Kegigihan dan inflitrasi Eka berhasil. Provokasinya kepada para asisten rumga untuk bergabung dengan bank sampah mulai menunjukkan angka anggota. “Hahahaaaa … awalnya cuma lima asisten rumga saja yang sudi bergabung dengan “Vipamas” itu,” kenang ibu dari dua anak dan nenek dari dua cucu ini.

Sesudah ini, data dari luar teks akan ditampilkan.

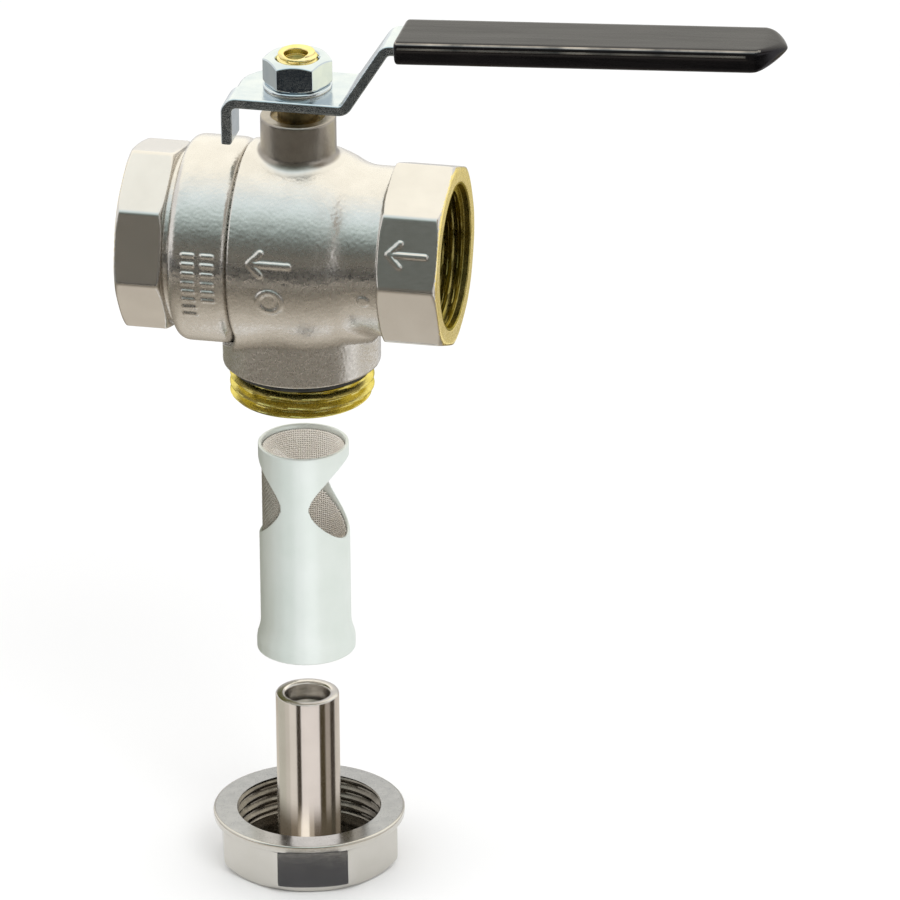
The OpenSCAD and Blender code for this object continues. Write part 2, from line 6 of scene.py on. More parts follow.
import bmesh
import bpy
import numpy as np
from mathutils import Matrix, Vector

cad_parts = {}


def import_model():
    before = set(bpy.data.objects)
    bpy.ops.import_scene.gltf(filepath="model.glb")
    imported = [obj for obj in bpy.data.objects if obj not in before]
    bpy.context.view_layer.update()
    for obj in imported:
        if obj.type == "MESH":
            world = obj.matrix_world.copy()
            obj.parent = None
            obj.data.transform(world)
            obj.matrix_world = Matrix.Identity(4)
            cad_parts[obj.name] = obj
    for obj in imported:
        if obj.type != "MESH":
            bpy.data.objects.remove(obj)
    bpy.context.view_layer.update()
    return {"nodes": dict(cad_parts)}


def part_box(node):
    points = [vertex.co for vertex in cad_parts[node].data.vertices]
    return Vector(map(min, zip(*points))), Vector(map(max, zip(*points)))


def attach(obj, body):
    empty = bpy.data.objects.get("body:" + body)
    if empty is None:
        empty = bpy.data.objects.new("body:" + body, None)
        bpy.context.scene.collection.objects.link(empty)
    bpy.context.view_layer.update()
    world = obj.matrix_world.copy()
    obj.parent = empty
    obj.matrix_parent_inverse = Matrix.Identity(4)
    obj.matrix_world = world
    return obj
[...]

“Nah, berbekal posisi cukup berwibawa sebagai “Ibu RW” dan atas nama Ketua RW, maka saya semangat lagi untuk menggelindingkan terus ide bank sampah sekaligus membesarkannya. Saya pun masuk dan memberi pengaruh kepada delapan RT yang ada dibawah koordinasi Ketua RW. Perlahan tapi pasti, pola sosialisasi yang digerakkan Eka menemukan hasilnya. Sampai akhirnya, pada Oktober 2015, jumlah anggota bank sampah saya naik dratis menjadi 90 orang,” tutur Eka yang menegaskan tidak akan pernah memaksakan kehendak agar orang masuk menjadi anggota bank sampah. “Biar saja mereka bergabung dengan inisiatif sendiri, sesuai kemanfaatan pribadi dan lingkungan.”